My Cattleya mossiae is blooming right now and it makes me very happy! Six flowers on two stems. The parentage is 'Bonneycrest' x 'R.E. Patterson' which was made by Carter and Holmes a few years back. I'm very pleased with it. It has a delightful frangrance, too!






















The plant is in an eight-inch hanging basket.
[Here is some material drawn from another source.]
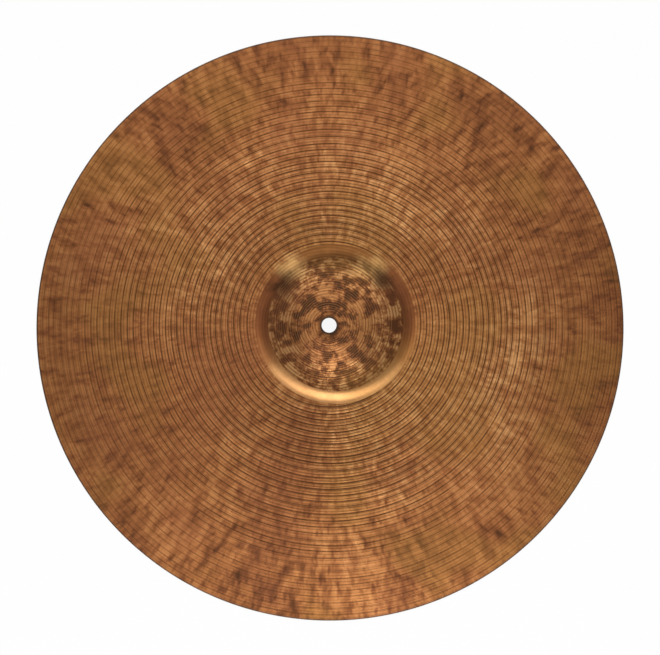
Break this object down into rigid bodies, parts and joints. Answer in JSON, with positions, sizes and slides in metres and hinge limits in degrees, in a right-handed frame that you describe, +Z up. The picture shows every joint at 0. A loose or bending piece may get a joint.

I removed the wire hanger and I have it temporarily sitting in a ceramic pot so that it won't be top-heavy.

Best Regards,
Nik von Ruden


----------



## JeanLux (May 2, 2011)

Very nicely grown plant, bravo!!! great colors and a good shape!!! Jean


----------



## biothanasis (May 2, 2011)

Great colouration of the lip!!!


----------



## Inguna (May 2, 2011)

An impressive bloomer!


----------



## Yoyo_Jo (May 2, 2011)

Beautiful!


----------



## Shiva (May 2, 2011)

Lovely lip.


----------



## goldenrose (May 2, 2011)

:drool::drool: OHHH so purrdy Nik - well done!!! :clap::clap:


----------



## Erythrone (May 2, 2011)

Great plant!


----------



## etex (May 2, 2011)

:clap::clap:Very beautiful catt! Thanks for showing us!


----------



## jmelot (May 2, 2011)

(in chorus with everyone else) That lip!


----------



## SlipperFan (May 2, 2011)

Pretty in pink.


----------



## W. Beetus (May 2, 2011)

Wonderful pattern on the lip!


----------